28. Soft Red-Carpet Knot
A soft red-carpet knot is really a controlled bun with a little extra lift at the front and a loose, rounded finish at the back. The style feels dressy without becoming stiff, which is why it’s such a dependable choice when you want volume that reads as polished.
I like the way this shape sits slightly above the nape instead of buried low at the neck. That tiny shift changes the whole line of the hair. Add a lifted crown, keep the sides smooth but not tight, and let a few ends disappear into the knot instead of forcing everything into a perfect circle. The bun ends up looking fuller because it has softer edges.
- Keep the crown raised about 1 inch before pinning
- Leave the bun slightly rounded, not compressed
- Use U-pins to hold the shape from underneath
- Finish with a flexible spray so the knot moves a little
The cleanest version is not the tightest one. That’s the part worth remembering.
Final Thoughts
The smartest voluminous updo hairstyles do one thing well: they put lift where the eye expects shape. That might be the crown, the temple, the braid line, or the base of the bun. Once you know where to build, the rest gets easier.

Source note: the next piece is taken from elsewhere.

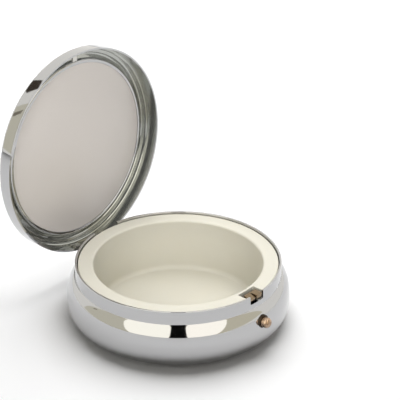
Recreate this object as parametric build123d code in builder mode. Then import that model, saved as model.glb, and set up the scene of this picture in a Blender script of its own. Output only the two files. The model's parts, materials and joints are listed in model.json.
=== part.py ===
"""A round pyx of the pill-box kind, resting open: a drawn metal bowl with a plastic cup in it, a lid hinged
inside the bowl's wall, and a push button that frees the lid's hook.

Millimetres, +Z up. The origin is the middle of the base, on the surface it stands on. The button points
along -Y, the hinge is at +Y and its pin lies along X. The lid's pieces are drawn as they stand when the lid
is shut, and are then swung open about the pin.
"""

from build123d import *
from math import acos, asin, cos, degrees, radians, sin
import os

os.makedirs("parts", exist_ok=True)

# Bowl: drawn sheet, widest below its middle, with a round shoulder and an upright neck for the lid's skirt
bowl_radius = 25.0
bowl_height = 14.3
bowl_sheet = 0.45
heel_radius = 5.0  # round turn from the foot up to the widest ring
neck_draw_in = 1.95  # from the widest ring to the neck
rim_bevel = 0.12
side_band = 1.3  # straight part of the side, at the widest ring
side_radius = 10.0  # of the arc above it
side_turn = 15.0
shoulder_radius = 4.0  # of the tighter arc that goes on from there to the neck

# Plastic cup
cup_foot_inset = 1.6  # from the floor's edge to the ring on which the cup stands in the bowl
cup_foot_width = 0.8
cup_foot_height = 0.5
cup_floor = 0.9
cup_wall = 0.75
cup_rim_width = 4.1  # from the neck's outer face to the bore
cup_floor_inset = 1.9  # from the edge of the bowl's flat foot to the cup's bore at its floor
cup_inner_round = 1.2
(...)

Texture matters too. Fine hair usually needs a little grit, thicker hair often needs weight removed, and curly hair usually needs less coaxing than people think. No single trick solves everything, and frankly, that’s a relief. The styles above work because they use different kinds of volume, not because they all follow the same formula.
If you only change one habit, start building height before you finish the style. Pin under the lift, not over it. That one move keeps the hair looking fuller from the front and stops the whole shape from collapsing halfway through the day.